■ **Stated goal**: Extract from the listing each line in which the word "depsgraph" appears.
___
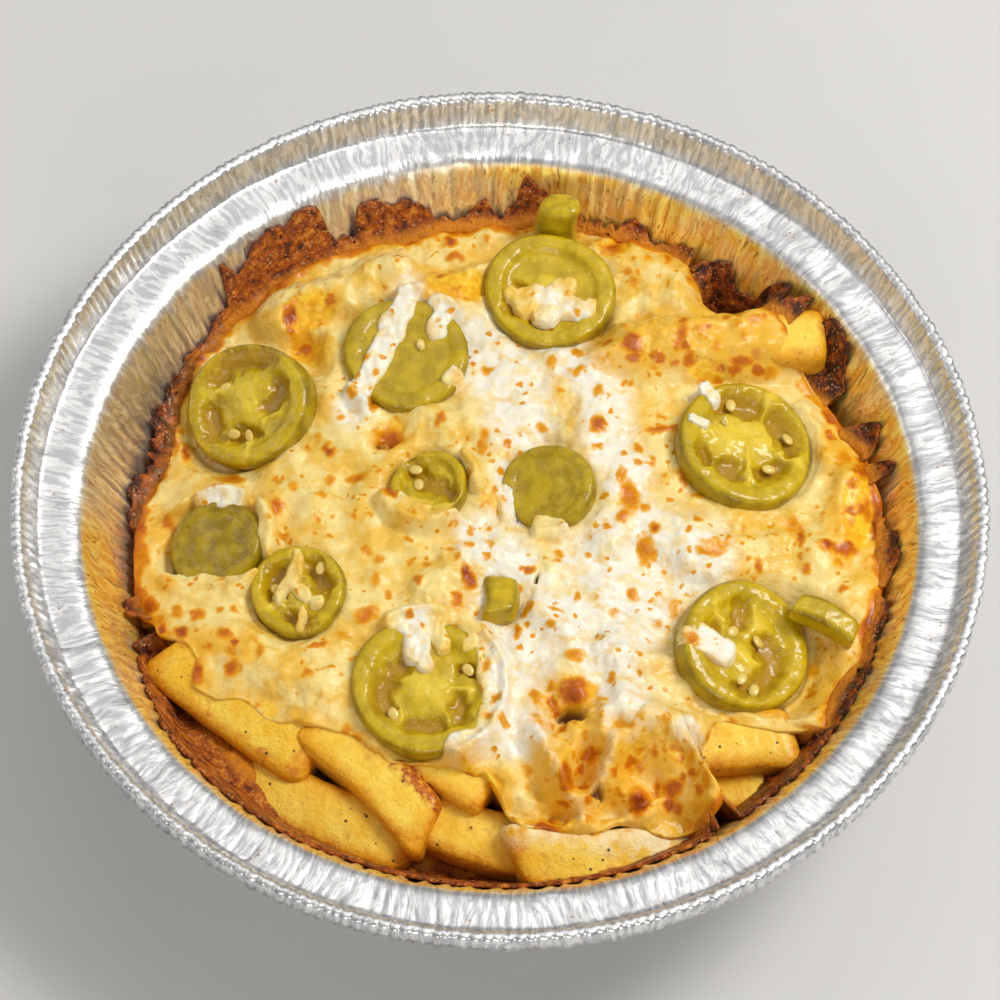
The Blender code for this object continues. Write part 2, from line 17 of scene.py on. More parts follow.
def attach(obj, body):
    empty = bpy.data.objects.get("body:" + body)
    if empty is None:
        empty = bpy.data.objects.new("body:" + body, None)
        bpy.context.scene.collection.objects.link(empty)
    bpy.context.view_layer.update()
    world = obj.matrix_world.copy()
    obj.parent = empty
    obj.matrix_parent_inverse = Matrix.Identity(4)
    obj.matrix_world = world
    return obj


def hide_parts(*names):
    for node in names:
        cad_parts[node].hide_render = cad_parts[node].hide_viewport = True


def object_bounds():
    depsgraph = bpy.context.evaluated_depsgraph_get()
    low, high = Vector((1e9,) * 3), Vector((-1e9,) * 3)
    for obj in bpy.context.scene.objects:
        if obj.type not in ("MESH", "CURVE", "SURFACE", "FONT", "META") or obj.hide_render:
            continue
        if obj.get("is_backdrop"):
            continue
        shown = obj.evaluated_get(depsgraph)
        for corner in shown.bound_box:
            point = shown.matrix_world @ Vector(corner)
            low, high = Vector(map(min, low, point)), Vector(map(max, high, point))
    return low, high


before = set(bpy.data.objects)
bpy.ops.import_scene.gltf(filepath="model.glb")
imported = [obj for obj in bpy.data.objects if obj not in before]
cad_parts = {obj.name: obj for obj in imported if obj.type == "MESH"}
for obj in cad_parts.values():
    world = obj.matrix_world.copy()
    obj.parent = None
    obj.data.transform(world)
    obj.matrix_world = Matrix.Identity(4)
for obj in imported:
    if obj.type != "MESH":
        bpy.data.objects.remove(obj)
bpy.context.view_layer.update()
___
■ **Right answer**:
    depsgraph = bpy.context.evaluated_depsgraph_get()
        shown = obj.evaluated_get(depsgraph)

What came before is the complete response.